[Information supplied]:

....

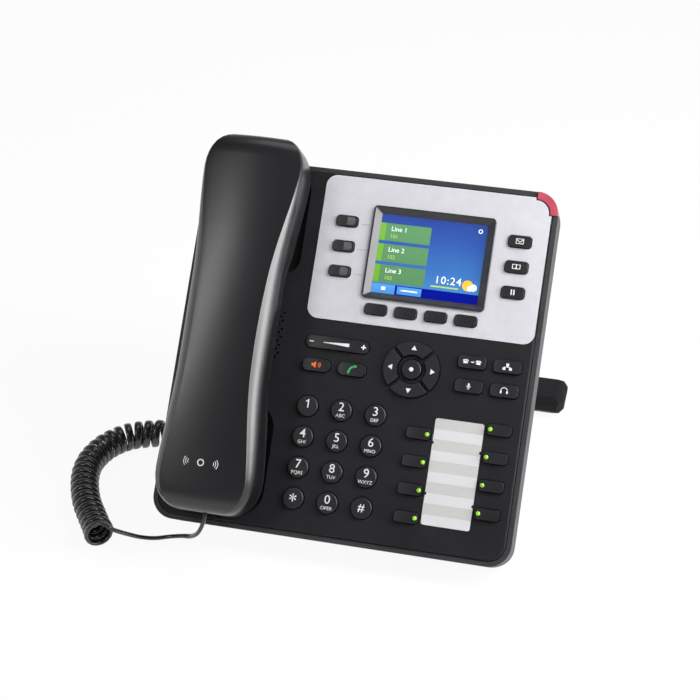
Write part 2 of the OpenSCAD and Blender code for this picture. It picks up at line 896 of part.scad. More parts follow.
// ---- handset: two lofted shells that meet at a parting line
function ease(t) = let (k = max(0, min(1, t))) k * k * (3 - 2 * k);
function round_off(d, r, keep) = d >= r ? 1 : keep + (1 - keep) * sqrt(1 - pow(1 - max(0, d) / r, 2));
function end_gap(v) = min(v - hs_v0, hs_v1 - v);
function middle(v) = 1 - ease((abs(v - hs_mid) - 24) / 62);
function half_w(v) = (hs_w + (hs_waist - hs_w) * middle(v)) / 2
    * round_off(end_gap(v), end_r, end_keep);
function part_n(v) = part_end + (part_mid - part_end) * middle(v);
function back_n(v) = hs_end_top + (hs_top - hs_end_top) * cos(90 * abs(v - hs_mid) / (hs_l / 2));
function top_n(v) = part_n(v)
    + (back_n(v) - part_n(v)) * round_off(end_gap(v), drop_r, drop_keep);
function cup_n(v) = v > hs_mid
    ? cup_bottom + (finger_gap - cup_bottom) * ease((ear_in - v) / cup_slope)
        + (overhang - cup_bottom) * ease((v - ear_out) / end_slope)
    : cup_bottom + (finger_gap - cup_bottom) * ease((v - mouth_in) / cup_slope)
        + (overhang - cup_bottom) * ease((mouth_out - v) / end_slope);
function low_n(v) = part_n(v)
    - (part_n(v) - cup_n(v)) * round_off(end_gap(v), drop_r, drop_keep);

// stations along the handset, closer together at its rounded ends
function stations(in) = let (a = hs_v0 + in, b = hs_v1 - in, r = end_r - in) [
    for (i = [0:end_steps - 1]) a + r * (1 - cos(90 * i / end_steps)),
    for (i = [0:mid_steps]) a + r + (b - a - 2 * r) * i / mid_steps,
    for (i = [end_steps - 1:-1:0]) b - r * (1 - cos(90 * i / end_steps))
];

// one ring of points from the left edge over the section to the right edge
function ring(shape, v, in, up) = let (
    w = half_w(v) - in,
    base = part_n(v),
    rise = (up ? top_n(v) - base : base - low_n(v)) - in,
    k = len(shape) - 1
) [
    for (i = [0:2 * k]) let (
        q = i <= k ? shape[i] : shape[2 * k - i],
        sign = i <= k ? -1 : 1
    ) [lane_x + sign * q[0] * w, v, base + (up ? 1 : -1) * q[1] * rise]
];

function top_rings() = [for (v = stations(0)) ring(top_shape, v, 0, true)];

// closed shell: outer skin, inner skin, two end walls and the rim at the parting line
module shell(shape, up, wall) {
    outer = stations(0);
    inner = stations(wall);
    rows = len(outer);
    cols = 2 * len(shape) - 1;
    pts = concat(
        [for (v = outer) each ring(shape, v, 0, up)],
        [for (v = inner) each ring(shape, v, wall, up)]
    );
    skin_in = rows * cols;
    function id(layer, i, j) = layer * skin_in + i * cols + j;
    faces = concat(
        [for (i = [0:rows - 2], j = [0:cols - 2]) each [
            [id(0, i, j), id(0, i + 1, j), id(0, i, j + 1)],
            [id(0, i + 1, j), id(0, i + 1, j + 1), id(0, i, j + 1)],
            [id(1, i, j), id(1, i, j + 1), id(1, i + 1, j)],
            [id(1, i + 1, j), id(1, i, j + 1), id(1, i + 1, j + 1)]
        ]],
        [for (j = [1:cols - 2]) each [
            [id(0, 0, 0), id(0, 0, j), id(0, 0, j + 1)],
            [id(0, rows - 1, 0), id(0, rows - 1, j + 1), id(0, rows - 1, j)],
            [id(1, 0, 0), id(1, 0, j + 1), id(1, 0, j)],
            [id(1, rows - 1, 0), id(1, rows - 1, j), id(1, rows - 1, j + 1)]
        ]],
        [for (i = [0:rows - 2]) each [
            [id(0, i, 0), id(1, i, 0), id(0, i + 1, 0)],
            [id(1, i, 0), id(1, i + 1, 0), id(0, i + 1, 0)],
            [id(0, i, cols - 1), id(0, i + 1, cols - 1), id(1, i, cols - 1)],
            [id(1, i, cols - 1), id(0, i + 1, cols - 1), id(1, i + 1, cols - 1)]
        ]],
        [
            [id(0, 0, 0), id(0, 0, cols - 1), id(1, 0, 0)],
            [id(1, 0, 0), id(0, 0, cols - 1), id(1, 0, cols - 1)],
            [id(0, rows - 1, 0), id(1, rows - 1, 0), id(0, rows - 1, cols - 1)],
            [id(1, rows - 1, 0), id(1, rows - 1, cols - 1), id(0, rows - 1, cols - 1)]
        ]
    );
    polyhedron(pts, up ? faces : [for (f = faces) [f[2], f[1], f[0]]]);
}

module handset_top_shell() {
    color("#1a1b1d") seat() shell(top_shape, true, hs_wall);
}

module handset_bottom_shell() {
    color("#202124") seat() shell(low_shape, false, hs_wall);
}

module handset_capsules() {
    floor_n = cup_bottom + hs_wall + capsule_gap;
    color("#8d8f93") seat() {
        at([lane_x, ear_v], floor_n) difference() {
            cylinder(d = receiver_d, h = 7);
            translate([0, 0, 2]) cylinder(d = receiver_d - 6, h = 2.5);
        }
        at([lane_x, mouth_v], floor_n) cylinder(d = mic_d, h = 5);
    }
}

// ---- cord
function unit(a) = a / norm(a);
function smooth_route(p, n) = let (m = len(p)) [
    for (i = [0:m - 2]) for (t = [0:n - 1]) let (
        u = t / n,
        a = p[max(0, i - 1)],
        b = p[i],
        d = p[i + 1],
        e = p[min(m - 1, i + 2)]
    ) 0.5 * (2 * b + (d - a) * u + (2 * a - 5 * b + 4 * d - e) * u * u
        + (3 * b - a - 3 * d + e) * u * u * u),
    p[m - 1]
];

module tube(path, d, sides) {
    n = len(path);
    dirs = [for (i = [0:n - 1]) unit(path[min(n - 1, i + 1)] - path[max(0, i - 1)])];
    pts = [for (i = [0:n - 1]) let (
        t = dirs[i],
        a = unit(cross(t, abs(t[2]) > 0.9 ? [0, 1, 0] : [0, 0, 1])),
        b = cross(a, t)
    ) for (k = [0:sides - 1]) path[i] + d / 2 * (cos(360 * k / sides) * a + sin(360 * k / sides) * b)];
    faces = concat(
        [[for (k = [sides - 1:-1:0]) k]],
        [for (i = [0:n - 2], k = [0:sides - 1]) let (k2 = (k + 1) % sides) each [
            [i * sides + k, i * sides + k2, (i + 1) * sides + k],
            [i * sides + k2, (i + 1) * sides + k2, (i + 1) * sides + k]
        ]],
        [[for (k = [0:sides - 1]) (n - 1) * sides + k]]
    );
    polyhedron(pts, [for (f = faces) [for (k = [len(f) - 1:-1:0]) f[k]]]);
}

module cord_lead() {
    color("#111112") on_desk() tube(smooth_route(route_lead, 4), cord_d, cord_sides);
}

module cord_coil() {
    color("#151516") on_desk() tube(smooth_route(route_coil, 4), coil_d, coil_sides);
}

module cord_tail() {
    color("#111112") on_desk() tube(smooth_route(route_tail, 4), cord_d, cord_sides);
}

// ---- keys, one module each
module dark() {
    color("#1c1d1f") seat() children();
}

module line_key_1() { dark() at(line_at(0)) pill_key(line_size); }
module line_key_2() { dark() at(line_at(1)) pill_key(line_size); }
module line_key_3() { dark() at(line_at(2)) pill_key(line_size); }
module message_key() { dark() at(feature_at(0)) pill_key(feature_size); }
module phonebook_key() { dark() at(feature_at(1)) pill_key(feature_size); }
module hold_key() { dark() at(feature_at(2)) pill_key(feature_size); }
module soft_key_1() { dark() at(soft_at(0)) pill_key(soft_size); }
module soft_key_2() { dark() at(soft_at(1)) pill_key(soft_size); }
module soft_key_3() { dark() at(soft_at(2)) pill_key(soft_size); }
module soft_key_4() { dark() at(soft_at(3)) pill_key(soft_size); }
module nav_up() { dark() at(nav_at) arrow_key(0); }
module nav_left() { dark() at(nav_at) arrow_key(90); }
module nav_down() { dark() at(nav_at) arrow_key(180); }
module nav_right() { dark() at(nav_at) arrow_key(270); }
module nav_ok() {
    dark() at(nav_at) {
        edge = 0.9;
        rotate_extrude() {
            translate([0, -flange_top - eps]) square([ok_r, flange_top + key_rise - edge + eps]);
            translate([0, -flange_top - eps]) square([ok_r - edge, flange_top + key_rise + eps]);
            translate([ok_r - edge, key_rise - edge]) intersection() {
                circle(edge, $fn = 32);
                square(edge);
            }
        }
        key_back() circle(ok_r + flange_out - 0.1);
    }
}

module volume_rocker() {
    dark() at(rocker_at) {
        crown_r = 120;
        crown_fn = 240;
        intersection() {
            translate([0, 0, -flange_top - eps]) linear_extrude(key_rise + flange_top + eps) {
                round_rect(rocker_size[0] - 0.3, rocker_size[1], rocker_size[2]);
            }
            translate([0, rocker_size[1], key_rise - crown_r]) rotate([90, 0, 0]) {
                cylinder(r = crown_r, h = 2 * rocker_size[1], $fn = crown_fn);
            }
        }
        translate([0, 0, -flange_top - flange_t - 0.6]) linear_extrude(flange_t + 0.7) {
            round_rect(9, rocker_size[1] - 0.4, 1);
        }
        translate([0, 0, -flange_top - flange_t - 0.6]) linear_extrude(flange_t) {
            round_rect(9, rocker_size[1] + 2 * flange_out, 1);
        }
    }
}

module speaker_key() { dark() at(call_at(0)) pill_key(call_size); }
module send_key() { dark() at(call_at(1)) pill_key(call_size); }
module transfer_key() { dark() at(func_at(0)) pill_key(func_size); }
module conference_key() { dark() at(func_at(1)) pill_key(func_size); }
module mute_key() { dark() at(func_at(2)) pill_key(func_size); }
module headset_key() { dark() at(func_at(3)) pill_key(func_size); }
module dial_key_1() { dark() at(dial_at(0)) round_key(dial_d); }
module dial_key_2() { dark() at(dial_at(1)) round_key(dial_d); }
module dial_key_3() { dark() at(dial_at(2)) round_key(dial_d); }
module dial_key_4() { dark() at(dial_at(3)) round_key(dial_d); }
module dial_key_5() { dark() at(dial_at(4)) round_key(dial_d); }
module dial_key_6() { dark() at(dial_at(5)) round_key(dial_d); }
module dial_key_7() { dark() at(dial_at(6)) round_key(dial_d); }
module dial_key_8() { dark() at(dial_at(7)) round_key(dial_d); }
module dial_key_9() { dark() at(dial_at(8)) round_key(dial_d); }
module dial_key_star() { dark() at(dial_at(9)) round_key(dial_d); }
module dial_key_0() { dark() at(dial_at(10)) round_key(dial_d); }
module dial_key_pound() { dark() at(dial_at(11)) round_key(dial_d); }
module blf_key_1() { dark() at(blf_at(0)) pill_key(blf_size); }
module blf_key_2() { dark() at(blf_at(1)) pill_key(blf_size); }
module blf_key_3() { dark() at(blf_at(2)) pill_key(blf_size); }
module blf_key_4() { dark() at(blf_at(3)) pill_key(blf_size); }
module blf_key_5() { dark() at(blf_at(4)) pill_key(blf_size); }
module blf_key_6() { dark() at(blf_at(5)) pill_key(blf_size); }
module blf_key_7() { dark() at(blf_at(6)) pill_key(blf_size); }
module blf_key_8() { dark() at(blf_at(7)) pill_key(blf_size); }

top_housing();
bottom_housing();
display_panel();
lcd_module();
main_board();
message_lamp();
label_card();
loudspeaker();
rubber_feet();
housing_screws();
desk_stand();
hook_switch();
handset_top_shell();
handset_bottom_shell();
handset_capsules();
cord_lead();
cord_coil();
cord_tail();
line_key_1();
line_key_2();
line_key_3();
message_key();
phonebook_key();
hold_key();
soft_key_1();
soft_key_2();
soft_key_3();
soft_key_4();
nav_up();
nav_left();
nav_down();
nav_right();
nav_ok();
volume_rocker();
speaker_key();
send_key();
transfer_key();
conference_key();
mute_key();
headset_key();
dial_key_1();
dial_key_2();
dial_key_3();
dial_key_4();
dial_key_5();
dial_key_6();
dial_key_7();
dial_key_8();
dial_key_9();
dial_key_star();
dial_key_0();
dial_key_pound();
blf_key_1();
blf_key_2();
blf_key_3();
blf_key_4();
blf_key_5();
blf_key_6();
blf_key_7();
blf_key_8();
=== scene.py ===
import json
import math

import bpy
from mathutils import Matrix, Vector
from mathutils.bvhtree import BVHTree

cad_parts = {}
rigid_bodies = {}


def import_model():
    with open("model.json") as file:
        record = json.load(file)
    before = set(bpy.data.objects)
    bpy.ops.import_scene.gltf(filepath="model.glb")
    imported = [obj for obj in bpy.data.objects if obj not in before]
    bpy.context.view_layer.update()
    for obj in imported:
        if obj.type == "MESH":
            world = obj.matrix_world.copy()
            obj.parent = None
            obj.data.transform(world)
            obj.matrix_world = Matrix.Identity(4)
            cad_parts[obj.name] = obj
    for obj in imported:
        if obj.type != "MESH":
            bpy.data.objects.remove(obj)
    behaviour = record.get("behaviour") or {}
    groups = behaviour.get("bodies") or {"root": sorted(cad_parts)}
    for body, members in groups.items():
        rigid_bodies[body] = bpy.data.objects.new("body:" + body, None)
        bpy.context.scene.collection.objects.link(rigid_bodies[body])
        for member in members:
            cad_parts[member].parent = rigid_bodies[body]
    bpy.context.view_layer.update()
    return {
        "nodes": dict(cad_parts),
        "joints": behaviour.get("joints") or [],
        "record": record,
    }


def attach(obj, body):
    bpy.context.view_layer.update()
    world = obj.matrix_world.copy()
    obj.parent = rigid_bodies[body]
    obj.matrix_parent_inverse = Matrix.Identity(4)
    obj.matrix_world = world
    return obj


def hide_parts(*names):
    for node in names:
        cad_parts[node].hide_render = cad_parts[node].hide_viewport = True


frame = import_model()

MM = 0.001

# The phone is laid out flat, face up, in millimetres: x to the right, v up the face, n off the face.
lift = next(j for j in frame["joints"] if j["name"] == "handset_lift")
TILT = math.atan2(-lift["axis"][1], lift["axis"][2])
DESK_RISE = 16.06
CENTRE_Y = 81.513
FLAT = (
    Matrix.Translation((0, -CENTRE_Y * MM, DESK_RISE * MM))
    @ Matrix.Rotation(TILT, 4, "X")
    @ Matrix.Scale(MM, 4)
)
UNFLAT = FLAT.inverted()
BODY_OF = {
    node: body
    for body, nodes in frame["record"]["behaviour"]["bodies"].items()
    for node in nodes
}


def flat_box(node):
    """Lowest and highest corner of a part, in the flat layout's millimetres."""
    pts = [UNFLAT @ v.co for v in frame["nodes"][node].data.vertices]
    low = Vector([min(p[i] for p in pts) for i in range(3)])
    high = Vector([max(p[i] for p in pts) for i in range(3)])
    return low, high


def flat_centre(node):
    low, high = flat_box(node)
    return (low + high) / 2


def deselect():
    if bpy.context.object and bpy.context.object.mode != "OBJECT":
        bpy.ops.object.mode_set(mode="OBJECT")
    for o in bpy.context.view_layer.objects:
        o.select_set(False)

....

[Instructions for the task]: Give again the lines from the one with "top_housing();" to the one with "obj.matrix_world = Matrix.Identity(4)", both lines included, exactly and with no other line.

[Answer for this exercise]:
top_housing();
bottom_housing();
display_panel();
lcd_module();
main_board();
message_lamp();
label_card();
loudspeaker();
rubber_feet();
housing_screws();
desk_stand();
hook_switch();
handset_top_shell();
handset_bottom_shell();
handset_capsules();
cord_lead();
cord_coil();
cord_tail();
line_key_1();
line_key_2();
line_key_3();
message_key();
phonebook_key();
hold_key();
soft_key_1();
soft_key_2();
soft_key_3();
soft_key_4();
nav_up();
nav_left();
nav_down();
nav_right();
nav_ok();
volume_rocker();
speaker_key();
send_key();
transfer_key();
conference_key();
mute_key();
headset_key();
dial_key_1();
dial_key_2();
dial_key_3();
dial_key_4();
dial_key_5();
dial_key_6();
dial_key_7();
dial_key_8();
dial_key_9();
dial_key_star();
dial_key_0();
dial_key_pound();
blf_key_1();
blf_key_2();
blf_key_3();
blf_key_4();
blf_key_5();
blf_key_6();
blf_key_7();
blf_key_8();
=== scene.py ===
import json
import math

import bpy
from mathutils import Matrix, Vector
from mathutils.bvhtree import BVHTree

cad_parts = {}
rigid_bodies = {}


def import_model():
    with open("model.json") as file:
        record = json.load(file)
    before = set(bpy.data.objects)
    bpy.ops.import_scene.gltf(filepath="model.glb")
    imported = [obj for obj in bpy.data.objects if obj not in before]
    bpy.context.view_layer.update()
    for obj in imported:
        if obj.type == "MESH":
            world = obj.matrix_world.copy()
            obj.parent = None
            obj.data.transform(world)
            obj.matrix_world = Matrix.Identity(4)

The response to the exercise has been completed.